I’ll be calculating two values for each player in the study. Early value (VE) is the value of players up to age 22, and later value (VL) is their value between the ages of 23 and 26, inclusively.

I went through the player data to find defensemen who played at least 164 games before they were 23 and at least 164 after turning 23. I used those game limits to be able to calculate values in the two age groups. The starting comparison group for Chabot has 33 players.

The next step was to find, in those 33 players, those who were “equally valuable” to Chabot in their early career.

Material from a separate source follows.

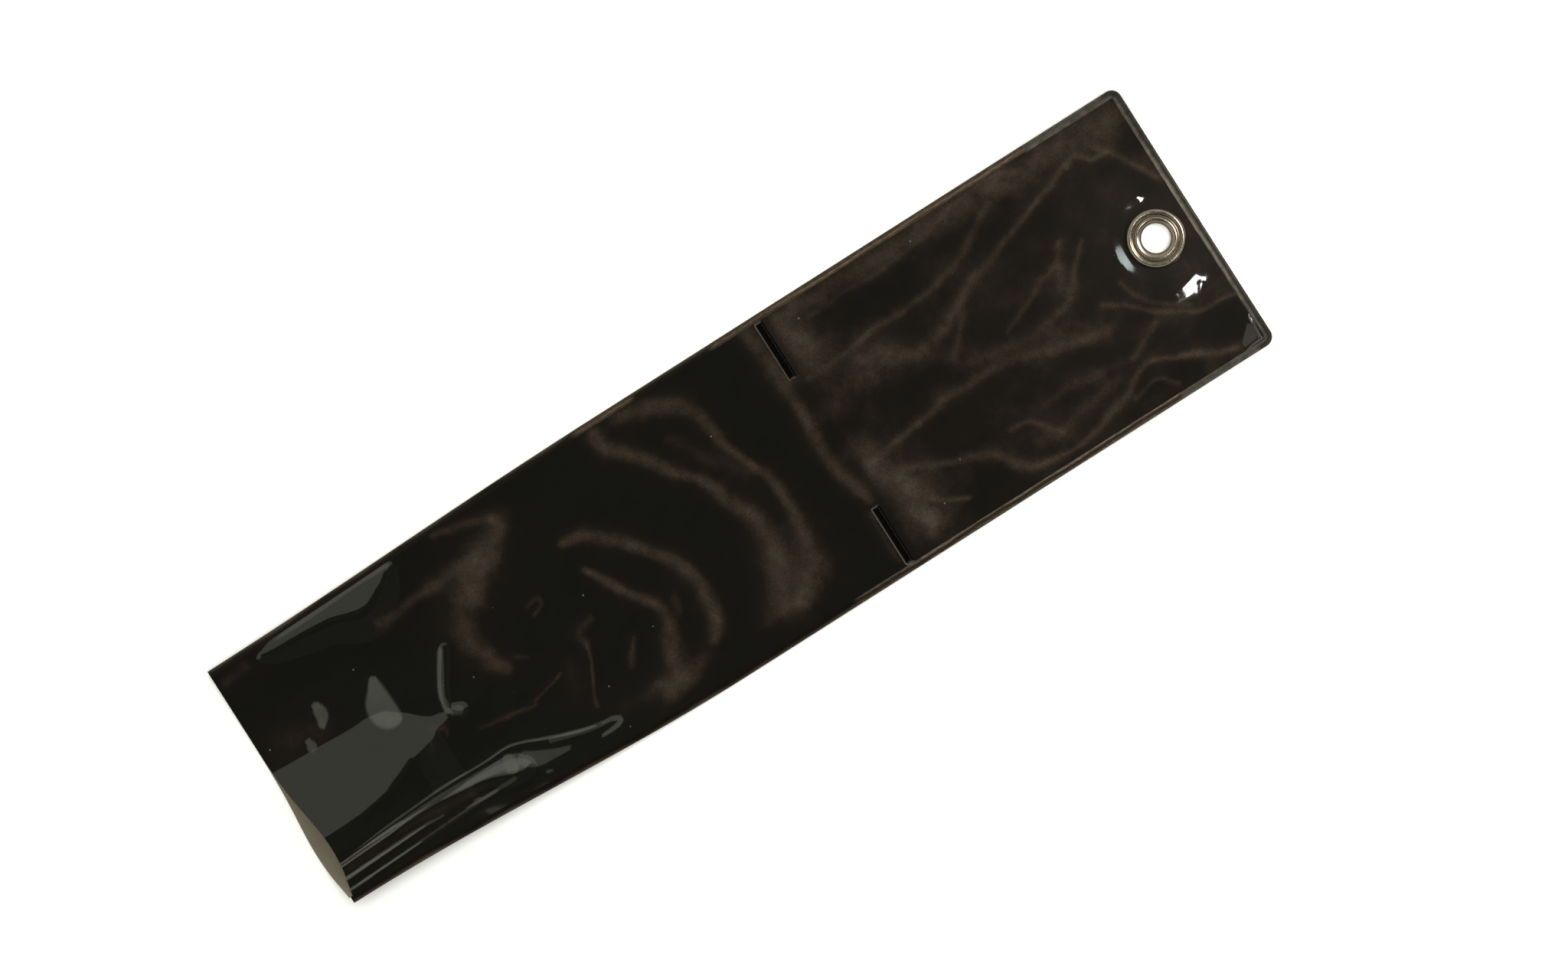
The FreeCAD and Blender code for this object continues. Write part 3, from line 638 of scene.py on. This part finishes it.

Chabot has played 205 games with a total PR of 18.5, for an VE of 7.4, so a qualifying defenseman would have to have an VE between 6.9 and 7.9. The following eight players form the comparison group (listed from highest to lowest VE).

  • Jacob Trouba
  • John Carlson
  • Oliver Ekman-Larsson
  • Travis Hamonic
  • Tyler Myers
  • Rasmus Ristolainen
  • Victor Hedman
  • Seth Jones

Chabot’s scoring record in his early career is better than all of these eight players. The other players get equivalent value by playing much more on the penalty kill (2.4 mpg compared to Chabot’s 0.3 mpg) and having more defensive zone starts (35.7% to 27.5%). Penalty kill time and defensive zone starts are part of the PR formula, as are goals and assists. A slight drawback to this study is that, while the players are close to the same value-wise, they are different in terms of how they earn value.

The factoid I want for these eight players is their change in value (delta value, or ∆V): the difference between VL and VE. John Carlson had an VE of 7.3 and an VL of 8.4, so his ∆V is +1.1. In words, his play improved in the seasons he was 23 to 26. The following tables shows the ∆V for the comparison group.

Player ∆V
Jacob Trouba 0.0
John Carlson +1.1
Oliver Ekman-Larsson +1.3
Travis Hamonic -0.3
Tyler Myers 0.0
Rasmus Ristolainen +0.9
Victor Hedman +2.2
Seth Jones +2.5
Average +1.0

The player with the small drop was Travis Hamonic. He missed a lot of games for the Islanders in 2016/2017, his age-26 season. When he did play, it was at a PR-5 level. He is yet to return to his early career level of production. Five players had a good increase in their value, between +0.9 and +2.5. Two maintained their value, and one had a small drop in value.

Fearless Prognostication

If Chabot’s value improves by +1.0, he’ll be a solid PR-8 level. If his scoring increases by a peer-average amount (the comparison group increased their scoring by 35%), he’ll get about 60 points a season.

In truth, I wouldn’t be surprised if his future turns out a little better than that, for two reasons.

  • Chabot’s VE is a little weighed down by his 2017 season, which was Erik Karlsson’s last season in Ottawa. As noted earlier, PR reflects what you do and how much you play, and all defensemen on a team play less when Erik Karlsson suits up.
  • As a group, his teammates are almost certain to improve over the next few seasons. Playing on a better team usually results in a higher PR for the higher-skilled players.

Call me an Ottawa fan-boy if you like, you wouldn’t be wrong, but if Chabot’s VE is closer to 7.8 than 7.4, if his teammates get better as a group, if Melnyk sells the team, if he stays healthy, he could progress to the PR-9 level. That’s top-five-defensemen-in-the-league level.

I’m extremely interested to see how he develops.